What you need to do
Lines containing the string "rigid" are to be counted; report only how many there are.

─── Extracted information

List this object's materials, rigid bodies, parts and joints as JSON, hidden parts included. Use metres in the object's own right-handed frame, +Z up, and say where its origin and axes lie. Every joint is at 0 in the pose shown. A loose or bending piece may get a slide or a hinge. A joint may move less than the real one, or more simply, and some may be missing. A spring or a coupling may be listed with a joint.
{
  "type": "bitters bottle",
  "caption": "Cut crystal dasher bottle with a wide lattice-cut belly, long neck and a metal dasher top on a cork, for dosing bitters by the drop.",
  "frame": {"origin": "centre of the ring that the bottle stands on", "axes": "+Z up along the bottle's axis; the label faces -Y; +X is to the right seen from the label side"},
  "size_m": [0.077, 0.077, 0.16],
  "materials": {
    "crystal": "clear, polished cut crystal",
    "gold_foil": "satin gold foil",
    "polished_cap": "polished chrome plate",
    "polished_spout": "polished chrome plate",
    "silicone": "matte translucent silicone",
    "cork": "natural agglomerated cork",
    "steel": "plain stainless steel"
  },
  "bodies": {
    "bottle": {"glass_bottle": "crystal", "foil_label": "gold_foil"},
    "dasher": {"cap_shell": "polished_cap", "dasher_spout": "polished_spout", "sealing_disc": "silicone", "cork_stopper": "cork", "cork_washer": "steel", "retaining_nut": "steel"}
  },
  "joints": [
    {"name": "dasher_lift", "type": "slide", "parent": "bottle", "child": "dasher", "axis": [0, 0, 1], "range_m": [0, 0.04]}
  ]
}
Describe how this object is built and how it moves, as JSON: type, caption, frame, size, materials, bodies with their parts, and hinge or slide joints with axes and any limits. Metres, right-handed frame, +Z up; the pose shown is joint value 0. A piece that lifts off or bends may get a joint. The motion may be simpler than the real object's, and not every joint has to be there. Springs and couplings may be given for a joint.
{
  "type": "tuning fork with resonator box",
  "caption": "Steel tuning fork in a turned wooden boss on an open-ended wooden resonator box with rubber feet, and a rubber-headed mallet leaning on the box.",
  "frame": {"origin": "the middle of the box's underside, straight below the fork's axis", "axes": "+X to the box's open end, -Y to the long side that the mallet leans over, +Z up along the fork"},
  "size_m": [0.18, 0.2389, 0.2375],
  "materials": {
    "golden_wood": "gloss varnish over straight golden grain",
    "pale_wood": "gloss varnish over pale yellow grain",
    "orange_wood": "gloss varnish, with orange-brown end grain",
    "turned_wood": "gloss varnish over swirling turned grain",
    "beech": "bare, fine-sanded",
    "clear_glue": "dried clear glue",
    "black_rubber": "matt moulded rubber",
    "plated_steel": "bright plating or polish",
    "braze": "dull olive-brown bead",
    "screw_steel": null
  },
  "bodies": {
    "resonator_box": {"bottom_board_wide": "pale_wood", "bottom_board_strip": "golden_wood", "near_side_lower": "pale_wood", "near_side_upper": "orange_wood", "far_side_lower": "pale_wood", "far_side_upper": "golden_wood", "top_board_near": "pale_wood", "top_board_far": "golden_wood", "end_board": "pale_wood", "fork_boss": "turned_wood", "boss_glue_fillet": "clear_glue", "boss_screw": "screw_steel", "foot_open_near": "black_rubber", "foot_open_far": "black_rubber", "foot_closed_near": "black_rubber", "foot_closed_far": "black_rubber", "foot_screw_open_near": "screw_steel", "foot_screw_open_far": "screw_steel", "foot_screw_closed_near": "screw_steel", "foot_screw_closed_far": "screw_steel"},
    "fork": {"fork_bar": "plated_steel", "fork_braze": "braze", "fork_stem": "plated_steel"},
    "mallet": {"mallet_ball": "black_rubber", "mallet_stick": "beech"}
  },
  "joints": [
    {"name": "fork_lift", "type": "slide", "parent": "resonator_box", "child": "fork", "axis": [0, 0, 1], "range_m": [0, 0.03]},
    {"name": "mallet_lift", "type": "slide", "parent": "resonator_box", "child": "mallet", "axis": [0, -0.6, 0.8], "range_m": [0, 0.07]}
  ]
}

──────
─── Extracted information

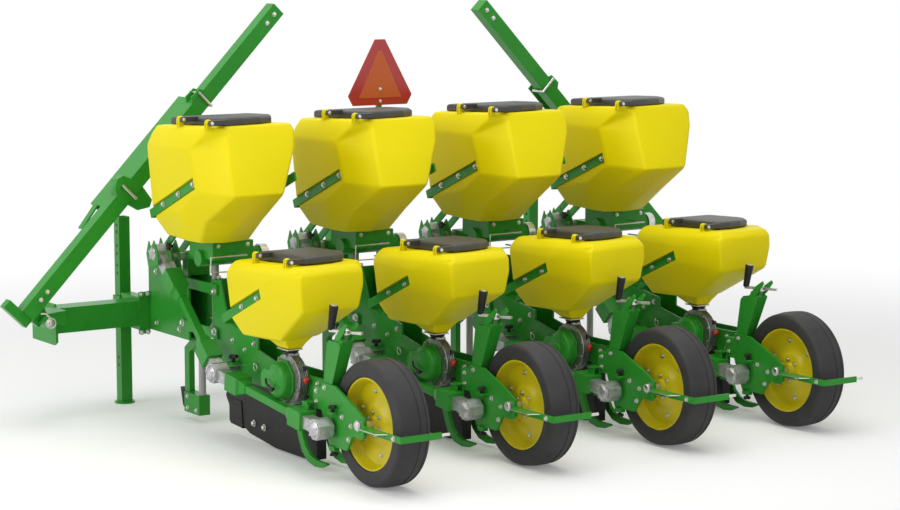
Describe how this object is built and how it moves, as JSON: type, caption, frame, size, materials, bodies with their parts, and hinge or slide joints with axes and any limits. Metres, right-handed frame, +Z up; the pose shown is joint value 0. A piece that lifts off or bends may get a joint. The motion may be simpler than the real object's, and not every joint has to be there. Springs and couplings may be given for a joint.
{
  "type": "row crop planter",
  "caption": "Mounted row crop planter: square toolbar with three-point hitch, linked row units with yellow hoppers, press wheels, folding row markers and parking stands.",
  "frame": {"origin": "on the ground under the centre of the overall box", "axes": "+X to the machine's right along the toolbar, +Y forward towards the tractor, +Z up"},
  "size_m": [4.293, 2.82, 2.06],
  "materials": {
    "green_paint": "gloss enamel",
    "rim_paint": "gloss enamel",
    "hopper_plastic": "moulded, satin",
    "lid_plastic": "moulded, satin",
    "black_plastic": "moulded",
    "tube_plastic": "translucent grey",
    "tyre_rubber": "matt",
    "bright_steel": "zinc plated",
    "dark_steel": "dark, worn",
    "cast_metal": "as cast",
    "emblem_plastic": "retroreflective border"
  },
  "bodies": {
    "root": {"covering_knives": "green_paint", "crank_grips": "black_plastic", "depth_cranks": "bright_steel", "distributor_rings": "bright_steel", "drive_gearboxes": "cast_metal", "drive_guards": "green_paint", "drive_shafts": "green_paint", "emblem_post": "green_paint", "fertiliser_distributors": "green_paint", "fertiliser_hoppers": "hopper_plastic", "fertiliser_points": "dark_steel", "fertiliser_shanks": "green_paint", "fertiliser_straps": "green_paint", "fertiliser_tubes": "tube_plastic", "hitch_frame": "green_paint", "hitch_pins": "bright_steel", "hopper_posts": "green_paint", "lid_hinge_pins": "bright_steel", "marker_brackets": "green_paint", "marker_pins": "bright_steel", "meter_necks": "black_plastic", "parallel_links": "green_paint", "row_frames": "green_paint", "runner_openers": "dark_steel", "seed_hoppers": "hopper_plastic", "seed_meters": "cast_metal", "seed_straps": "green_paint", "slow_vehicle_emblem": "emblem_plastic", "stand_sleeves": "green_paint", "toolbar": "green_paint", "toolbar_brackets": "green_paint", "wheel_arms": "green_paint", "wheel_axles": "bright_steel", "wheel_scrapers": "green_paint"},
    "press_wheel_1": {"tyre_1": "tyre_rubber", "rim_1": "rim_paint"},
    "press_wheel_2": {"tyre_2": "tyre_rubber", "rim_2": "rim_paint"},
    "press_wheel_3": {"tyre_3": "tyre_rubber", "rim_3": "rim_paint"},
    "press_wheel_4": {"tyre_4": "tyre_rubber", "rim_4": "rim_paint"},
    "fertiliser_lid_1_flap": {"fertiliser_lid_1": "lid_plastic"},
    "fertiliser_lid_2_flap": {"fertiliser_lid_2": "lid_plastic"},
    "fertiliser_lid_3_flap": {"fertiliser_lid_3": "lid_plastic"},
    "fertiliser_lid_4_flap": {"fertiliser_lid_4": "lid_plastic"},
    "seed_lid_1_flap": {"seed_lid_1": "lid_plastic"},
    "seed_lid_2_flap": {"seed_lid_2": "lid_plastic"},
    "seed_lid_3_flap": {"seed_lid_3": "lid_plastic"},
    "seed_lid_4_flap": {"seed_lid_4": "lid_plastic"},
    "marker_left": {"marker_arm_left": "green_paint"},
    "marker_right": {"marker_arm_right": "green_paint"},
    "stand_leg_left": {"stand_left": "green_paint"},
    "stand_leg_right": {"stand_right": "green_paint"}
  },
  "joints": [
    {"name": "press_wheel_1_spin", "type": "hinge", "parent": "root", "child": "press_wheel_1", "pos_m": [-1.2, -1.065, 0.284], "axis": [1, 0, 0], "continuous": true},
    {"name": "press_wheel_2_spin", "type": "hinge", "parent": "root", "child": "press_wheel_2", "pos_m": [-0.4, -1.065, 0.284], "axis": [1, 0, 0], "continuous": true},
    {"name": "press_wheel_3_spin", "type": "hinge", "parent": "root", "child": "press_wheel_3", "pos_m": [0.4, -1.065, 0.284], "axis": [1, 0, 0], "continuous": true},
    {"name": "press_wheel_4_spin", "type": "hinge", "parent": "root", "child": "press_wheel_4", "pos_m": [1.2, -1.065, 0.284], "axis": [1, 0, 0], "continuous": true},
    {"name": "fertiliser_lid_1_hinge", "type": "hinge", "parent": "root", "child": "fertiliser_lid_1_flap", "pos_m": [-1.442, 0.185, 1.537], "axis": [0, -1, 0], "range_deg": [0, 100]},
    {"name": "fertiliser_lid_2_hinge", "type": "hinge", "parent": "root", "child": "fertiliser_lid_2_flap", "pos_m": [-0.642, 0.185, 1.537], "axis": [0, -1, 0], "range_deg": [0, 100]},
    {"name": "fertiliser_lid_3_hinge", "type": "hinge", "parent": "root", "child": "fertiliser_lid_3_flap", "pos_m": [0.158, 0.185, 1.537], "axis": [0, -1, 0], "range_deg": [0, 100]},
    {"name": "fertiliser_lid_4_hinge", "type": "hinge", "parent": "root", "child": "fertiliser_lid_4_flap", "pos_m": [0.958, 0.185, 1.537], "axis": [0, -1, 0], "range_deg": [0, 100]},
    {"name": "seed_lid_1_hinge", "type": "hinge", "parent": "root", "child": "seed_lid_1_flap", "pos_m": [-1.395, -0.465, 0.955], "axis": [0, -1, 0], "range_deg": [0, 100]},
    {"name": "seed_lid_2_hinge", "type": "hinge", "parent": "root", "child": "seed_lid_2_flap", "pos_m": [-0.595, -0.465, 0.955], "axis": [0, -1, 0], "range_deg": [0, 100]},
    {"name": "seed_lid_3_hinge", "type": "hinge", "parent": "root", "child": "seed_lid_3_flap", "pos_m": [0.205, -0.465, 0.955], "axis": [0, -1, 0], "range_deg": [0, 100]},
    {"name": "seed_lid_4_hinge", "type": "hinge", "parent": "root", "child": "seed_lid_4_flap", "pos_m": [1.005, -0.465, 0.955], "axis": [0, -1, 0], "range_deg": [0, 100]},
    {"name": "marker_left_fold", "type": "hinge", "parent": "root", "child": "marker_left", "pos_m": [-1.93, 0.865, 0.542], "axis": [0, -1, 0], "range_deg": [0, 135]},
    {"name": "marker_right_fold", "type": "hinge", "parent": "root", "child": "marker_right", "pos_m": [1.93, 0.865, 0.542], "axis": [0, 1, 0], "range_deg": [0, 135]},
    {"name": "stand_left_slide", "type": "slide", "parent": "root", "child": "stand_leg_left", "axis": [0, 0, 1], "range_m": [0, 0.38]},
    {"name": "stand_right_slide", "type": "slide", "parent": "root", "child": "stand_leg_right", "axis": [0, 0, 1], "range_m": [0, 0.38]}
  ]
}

──────
─── Extracted information

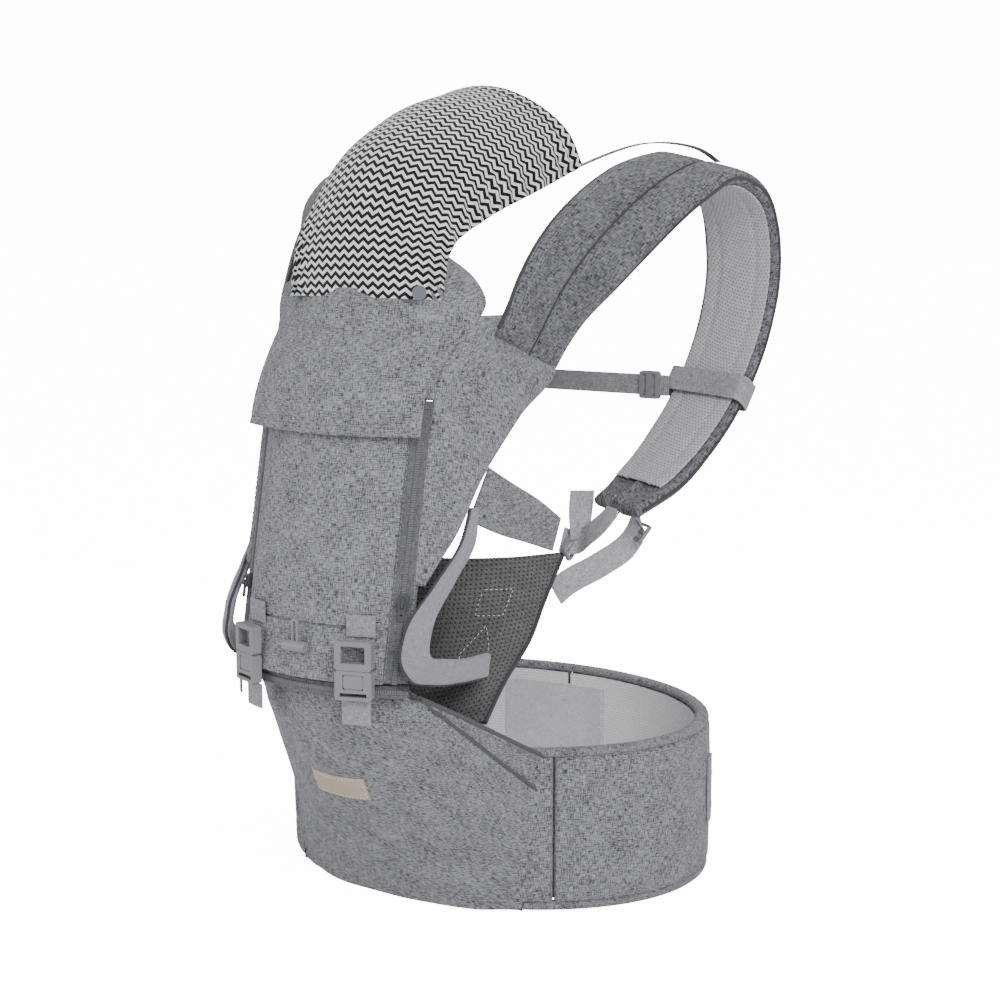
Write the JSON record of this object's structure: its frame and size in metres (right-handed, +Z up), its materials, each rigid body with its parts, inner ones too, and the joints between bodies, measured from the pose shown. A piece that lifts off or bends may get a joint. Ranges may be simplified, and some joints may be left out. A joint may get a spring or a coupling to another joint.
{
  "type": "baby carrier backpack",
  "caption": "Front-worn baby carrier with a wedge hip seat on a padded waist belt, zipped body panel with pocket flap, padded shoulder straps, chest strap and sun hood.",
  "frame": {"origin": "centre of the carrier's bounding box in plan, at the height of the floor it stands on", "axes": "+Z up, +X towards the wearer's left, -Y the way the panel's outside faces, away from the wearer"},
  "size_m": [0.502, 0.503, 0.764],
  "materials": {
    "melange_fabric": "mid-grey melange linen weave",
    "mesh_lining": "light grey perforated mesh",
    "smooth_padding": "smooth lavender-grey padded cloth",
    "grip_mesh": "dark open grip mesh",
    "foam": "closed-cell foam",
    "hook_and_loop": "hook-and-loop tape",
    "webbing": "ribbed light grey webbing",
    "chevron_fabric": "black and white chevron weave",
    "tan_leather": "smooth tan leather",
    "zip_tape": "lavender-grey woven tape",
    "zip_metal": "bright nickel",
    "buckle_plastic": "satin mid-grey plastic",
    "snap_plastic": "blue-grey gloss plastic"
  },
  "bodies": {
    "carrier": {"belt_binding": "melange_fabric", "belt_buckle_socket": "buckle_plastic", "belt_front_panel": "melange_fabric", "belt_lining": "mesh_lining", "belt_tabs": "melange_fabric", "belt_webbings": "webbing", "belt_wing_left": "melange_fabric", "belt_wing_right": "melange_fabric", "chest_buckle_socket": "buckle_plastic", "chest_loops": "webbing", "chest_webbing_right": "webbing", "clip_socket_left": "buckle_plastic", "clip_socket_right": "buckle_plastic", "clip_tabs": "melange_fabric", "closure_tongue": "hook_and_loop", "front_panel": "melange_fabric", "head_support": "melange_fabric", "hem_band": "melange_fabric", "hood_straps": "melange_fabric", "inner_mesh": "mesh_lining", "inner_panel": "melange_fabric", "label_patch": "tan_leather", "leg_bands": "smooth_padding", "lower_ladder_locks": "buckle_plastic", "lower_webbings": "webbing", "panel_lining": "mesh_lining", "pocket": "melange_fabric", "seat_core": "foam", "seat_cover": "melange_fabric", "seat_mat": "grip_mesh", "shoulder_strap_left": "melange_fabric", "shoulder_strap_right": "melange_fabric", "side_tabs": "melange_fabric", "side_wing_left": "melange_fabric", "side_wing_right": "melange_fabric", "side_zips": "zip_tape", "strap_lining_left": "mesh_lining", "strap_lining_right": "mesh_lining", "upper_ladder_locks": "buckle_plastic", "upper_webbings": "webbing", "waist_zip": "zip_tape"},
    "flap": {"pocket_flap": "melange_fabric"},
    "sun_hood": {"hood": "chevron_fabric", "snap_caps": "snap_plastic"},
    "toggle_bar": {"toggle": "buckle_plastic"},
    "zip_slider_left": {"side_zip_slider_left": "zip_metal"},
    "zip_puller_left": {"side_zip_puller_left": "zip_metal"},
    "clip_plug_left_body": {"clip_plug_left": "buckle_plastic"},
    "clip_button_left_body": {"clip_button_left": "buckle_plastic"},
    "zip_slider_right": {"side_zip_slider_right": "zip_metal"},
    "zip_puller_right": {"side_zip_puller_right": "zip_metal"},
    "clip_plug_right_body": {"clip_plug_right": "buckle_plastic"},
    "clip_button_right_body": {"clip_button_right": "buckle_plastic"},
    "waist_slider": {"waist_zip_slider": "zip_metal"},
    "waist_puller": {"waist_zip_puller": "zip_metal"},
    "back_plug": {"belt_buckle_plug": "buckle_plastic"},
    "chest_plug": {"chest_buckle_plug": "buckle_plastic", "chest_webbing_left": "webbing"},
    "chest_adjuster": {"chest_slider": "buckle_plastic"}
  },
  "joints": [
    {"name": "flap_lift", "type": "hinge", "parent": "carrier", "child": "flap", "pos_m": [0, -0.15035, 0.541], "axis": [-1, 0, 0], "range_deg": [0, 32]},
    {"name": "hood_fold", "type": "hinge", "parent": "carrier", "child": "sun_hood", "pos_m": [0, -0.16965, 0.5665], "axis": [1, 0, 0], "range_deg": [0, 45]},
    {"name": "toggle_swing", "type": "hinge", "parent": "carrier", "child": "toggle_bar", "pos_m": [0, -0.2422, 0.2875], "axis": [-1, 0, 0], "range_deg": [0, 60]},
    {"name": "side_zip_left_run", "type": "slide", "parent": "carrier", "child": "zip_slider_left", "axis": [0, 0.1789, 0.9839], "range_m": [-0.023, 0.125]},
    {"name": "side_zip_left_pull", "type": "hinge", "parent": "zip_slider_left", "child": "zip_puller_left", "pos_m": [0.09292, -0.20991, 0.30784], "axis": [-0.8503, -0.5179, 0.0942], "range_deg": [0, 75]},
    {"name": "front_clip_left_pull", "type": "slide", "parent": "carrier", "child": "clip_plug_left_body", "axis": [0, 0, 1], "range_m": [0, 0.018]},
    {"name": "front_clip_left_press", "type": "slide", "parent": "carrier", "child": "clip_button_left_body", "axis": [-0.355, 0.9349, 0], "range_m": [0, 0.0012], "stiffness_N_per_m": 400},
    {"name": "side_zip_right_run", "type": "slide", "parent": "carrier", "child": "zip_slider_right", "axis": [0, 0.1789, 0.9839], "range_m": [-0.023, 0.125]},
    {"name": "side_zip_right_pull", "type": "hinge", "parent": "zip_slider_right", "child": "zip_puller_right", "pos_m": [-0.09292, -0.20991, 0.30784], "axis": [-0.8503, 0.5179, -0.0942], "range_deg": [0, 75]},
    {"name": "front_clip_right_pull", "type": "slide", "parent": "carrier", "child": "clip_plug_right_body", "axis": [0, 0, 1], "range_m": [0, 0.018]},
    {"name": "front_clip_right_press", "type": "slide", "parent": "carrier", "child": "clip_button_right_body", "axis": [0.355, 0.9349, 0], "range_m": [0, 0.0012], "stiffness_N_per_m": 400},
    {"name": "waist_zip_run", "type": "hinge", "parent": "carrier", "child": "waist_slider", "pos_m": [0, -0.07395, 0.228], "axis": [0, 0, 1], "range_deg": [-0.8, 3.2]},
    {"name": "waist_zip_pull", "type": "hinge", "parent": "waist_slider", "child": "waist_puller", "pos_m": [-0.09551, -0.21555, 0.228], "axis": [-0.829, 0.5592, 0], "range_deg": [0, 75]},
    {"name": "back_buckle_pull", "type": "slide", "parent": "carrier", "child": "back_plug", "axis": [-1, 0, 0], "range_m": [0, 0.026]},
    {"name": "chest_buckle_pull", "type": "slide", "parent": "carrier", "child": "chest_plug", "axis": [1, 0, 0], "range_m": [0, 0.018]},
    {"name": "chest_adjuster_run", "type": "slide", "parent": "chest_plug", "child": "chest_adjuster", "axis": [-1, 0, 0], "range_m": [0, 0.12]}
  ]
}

──────

Task answer
2